# start of PROVIDED DATA
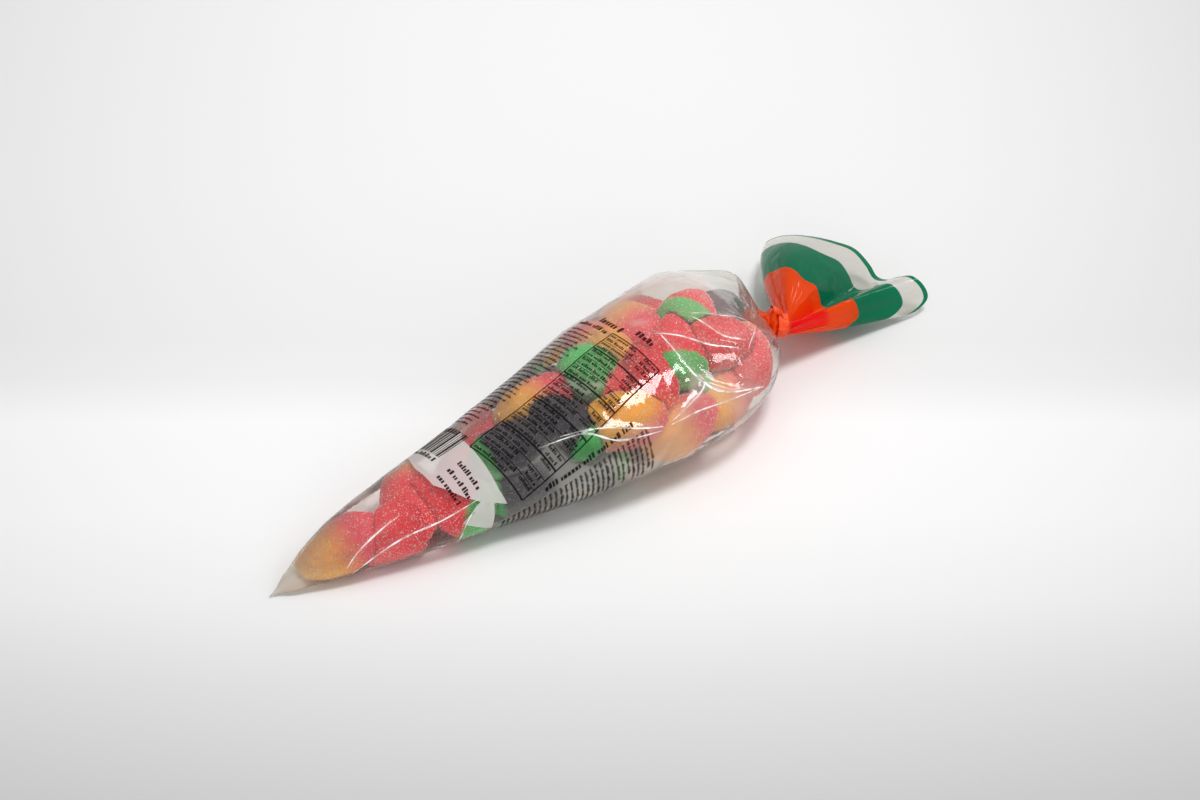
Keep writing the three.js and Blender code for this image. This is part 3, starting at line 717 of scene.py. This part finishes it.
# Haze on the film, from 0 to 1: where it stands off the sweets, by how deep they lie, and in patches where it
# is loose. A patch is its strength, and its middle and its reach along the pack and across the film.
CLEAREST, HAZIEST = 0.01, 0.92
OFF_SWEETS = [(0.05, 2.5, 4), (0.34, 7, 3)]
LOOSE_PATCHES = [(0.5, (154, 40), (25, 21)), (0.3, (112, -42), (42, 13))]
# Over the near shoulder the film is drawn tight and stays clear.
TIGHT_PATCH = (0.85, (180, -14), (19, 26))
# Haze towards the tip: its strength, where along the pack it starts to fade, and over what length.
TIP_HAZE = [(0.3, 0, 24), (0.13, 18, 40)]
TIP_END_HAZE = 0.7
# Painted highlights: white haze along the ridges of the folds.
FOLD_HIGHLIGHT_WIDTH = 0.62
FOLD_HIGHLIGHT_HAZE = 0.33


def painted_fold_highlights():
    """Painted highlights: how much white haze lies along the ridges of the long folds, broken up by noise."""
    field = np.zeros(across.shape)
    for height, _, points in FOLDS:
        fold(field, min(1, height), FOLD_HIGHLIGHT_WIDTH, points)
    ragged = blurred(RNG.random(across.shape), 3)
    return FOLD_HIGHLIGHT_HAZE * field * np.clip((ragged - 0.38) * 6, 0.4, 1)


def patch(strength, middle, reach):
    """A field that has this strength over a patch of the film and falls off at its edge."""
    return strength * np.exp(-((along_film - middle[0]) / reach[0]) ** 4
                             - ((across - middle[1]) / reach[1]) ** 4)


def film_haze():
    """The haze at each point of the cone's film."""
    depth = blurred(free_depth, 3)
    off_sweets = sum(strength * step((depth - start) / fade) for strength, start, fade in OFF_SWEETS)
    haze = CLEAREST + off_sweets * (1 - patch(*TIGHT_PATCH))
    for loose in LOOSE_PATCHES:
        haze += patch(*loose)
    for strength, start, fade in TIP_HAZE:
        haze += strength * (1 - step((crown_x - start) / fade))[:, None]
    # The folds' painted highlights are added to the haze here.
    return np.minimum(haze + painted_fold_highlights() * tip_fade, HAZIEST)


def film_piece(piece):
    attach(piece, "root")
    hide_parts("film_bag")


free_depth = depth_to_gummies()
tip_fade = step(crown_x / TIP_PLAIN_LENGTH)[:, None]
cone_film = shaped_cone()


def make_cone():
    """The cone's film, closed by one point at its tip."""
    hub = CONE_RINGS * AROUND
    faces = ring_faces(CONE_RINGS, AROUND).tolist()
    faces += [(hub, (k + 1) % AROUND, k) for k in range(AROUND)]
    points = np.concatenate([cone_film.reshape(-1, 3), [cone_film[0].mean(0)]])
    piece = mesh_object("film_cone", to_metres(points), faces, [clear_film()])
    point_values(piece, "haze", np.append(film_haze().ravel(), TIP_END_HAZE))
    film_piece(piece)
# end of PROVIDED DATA
# start of PROVIDED DATA
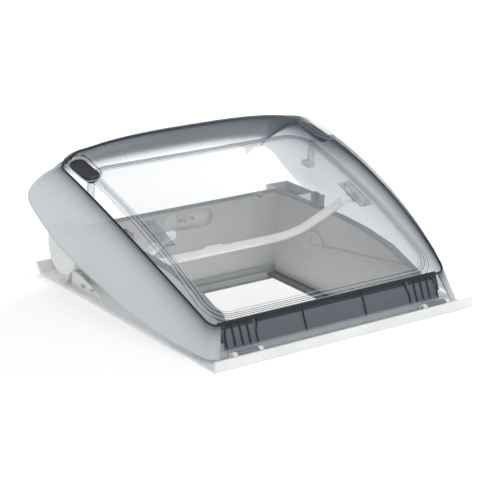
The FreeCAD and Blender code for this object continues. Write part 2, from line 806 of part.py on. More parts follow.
# end of PROVIDED DATA
# start of PROVIDED DATA
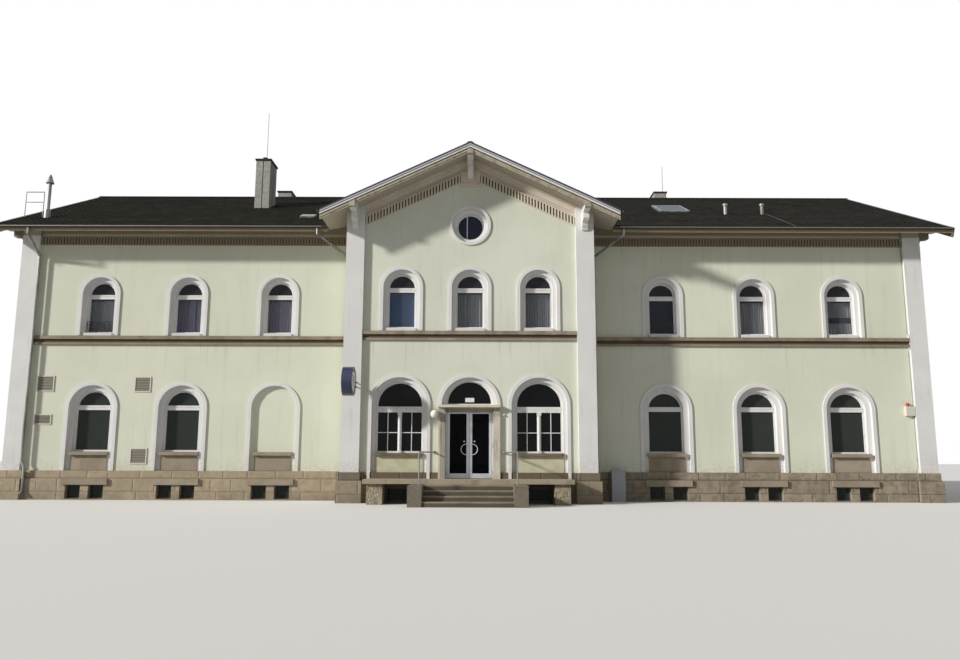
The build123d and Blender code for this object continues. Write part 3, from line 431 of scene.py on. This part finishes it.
# end of PROVIDED DATA
> **INSTRUCTIONS TO FOLLOW**
Transcribe the lines above from the one with "Keep writing the" through the one with "FOLD_HIGHLIGHT_HAZE = 0.33". Include both ends and leave out every other line.

> **EXPECTED ANSWER**
Keep writing the three.js and Blender code for this image. This is part 3, starting at line 717 of scene.py. This part finishes it.
# Haze on the film, from 0 to 1: where it stands off the sweets, by how deep they lie, and in patches where it
# is loose. A patch is its strength, and its middle and its reach along the pack and across the film.
CLEAREST, HAZIEST = 0.01, 0.92
OFF_SWEETS = [(0.05, 2.5, 4), (0.34, 7, 3)]
LOOSE_PATCHES = [(0.5, (154, 40), (25, 21)), (0.3, (112, -42), (42, 13))]
# Over the near shoulder the film is drawn tight and stays clear.
TIGHT_PATCH = (0.85, (180, -14), (19, 26))
# Haze towards the tip: its strength, where along the pack it starts to fade, and over what length.
TIP_HAZE = [(0.3, 0, 24), (0.13, 18, 40)]
TIP_END_HAZE = 0.7
# Painted highlights: white haze along the ridges of the folds.
FOLD_HIGHLIGHT_WIDTH = 0.62
FOLD_HIGHLIGHT_HAZE = 0.33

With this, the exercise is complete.